Almost a decade back, I met the CIO of Intel, who talked about an Annual Report of the IT organization— similar to the Annual Report published by the company for its shareholders. This report made good reading, which at that time presented metrics around availability of systems, uptime of links, number of problem tickets, budget performance, and a few others. At the turn of the century, a lot of these were indeed deemed relevant, and accepted by everyone. The report’s interesting parts depicted ’Voice of Customer’, discussed projects undertaken with their status, impact to business, and customer quotes. It was a slick report, similar to what a company would create with help from Marketing and Advertising.
Fast forward to 2010, when I was listening to a presentation on “Why should IT create an Annual Report”. The examples quoted were from Computer Associates (CA) and Intel. The audience of about 40 IT leaders listened in rapt attention, made notes, consuming the speaker’s insights, who mesmerized the audience. The KPIs were largely different, reflecting evolution of the IT organization and IT leader. Post the presentation, a debate started off on how many in the room did anything similar in terms of KPIs, reports, transparency, or even the basic weekly or monthly presentation at the management meetings; and if they did, what did they report?
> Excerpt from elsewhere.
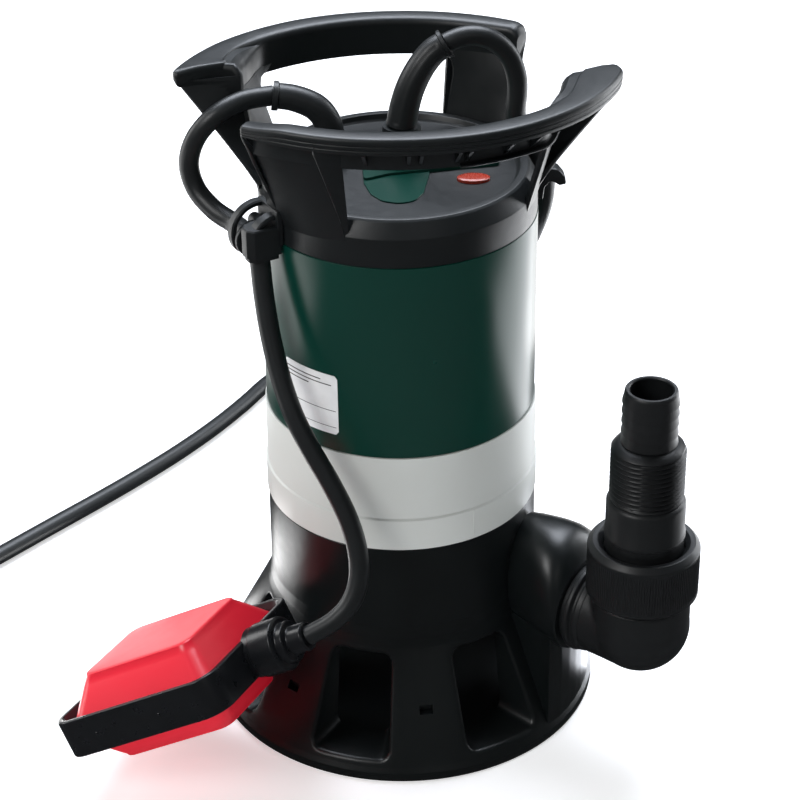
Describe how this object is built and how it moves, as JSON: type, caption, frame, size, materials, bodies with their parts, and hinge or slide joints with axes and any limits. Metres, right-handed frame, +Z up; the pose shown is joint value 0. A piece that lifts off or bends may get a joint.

Almost everyone had some kind of report being tabled, though not an Annual Report akin to the one that was presented. These hard copies were typically printed and distributed to the stakeholders, with help from an Advertising agency or Marketing department. A large IT company’s CIO mentioned that he has started working on something similar (with external help). He hopes to emulate the success that we all listened to. The thought that crossed my mind was that are CIOs of IT companies a step ahead of the rest of us in the room who represented other non-computer related industries. It was a disconnect, considering that a fair number of IT companies did not provide a seat on the management table to their IT heads.
Thinking for a long while after that, I kept wondering about why I never took the step (despite having the benefit a decade back) and when it was rekindled from memory again. The thought also wandered around as to why the representative Annual IT reports were only from the IT industry. Where were the examples from the large and successful marquee CIOs as well as IT enterprises (of success stories that everyone talks about)? Don’t they need the Annual Report to publish their success story and present it to their shareholders (CXOs and Board)?
I believe that success does not need an anniversary to present, but is shared within the enterprise on occurrence, during frequent management meetings, and gets acknowledgement. The Annual Report is a vehicle to tell the rest of the world what we do well. But maybe, I am totally off the track.